In the face of the campaign against him, however, he decided yesterday afternoon to leave LFI headquarters deserted today as the Alliance Police union officials and members march by. On his Facebook account yesterday evening, Mélenchon shifted his position, warning his supporters against holding any counterdemonstration.

Mélenchon wrote that police “would immediately seize on it to justify committing acts of violence. So the decision of the comrades is to leave our headquarters empty. It’s to say ‘we’re not there,’ and I formally ask you: please avoid going through this area. They will try to provoke you and create impossible situations.”
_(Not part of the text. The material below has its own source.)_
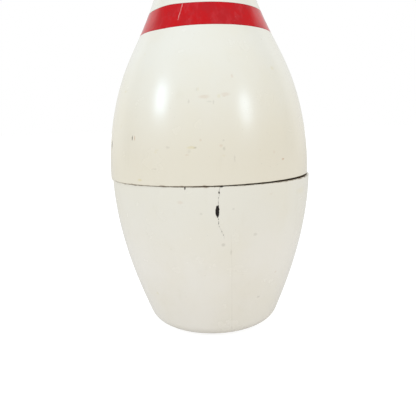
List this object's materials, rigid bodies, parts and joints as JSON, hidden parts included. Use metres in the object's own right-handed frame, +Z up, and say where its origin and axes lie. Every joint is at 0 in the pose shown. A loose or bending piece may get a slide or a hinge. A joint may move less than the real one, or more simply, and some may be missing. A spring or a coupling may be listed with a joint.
{
  "type": "two-part bowling pin",
  "caption": "Hollow bowling pin, turned from laminated boards and coated, that parts at the belly: the upper half lifts off a locating ring.",
  "frame": {"origin": "centre of the felt pad's underside, where the pin stands on the table", "axes": "+Z up along the pin's axis, towards the head; the boards' glue planes are square to X; the pictured front faces -Y"},
  "size_m": [0.1222, 0.1212, 0.357],
  "materials": {
    "upper_coating": "semi-gloss cream coating, warmer towards the seam, with light scratches and specks",
    "lower_coating": "semi-gloss off-white coating, cracked and chipped under the rim",
    "stripe": "glossy red band",
    "maple": "turned maple, bare inside",
    "fibre": "dark vulcanised fibre",
    "felt": "dark green pressed felt"
  },
  "bodies": {
    "lower_half": {"felt_pad": "felt", "lower_board_left_outer": "maple", "lower_board_left_inner": "maple", "lower_board_middle": "maple", "lower_board_right_inner": "maple", "lower_board_right_outer": "maple", "lower_coating": "lower_coating", "locating_ring": "fibre"},
    "upper_half": {"upper_board_left_outer": "maple", "upper_board_left_inner": "maple", "upper_board_middle": "maple", "upper_board_right_inner": "maple", "upper_board_right_outer": "maple", "upper_coating": "upper_coating", "shoulder_stripe": "stripe", "neck_stripe": "stripe"}
  },
  "joints": [
    {"name": "upper_half_lift", "type": "slide", "parent": "lower_half", "child": "upper_half", "axis": [0, 0, 1], "range_m": [0, 0.14]}
  ]
}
The necessity of pulling back faced with threats of fascist police violence endorsed by Macron is a warning to workers in France and internationally. Powerful, fascistic-authoritarian forces are being mobilized by the financial aristocracy in the state security forces. Their ultimate target is the rising social anger among workers. These forces can only be fought by mobilizing the vast power of the working class—a task that requires building a Marxist-Trotskyist political vanguard in the working class, a different type of organization from LFI.

Mélenchon, whose party includes much of the police union apparatus linked to the Stalinist General Confederation of Labor (CGT) federation, constantly cuts across the struggle against police-state rule with his populist nationalism and his insistence that socialism and the working class are dead. This demoralization sown by Mélenchon’s party at every step against a political struggle to mobilize the working class in struggle against the danger posed by the police state.

At this stage, however, Mélenchon retains considerable electoral support, and the Macron government’s attack on him is an attack targeting the democratic rights of the entire working class. The response of class-conscious workers will be to defend Mélenchon against the hysterical police campaign unfolding in the government ministries, TV screens and newspaper editorials attacking him.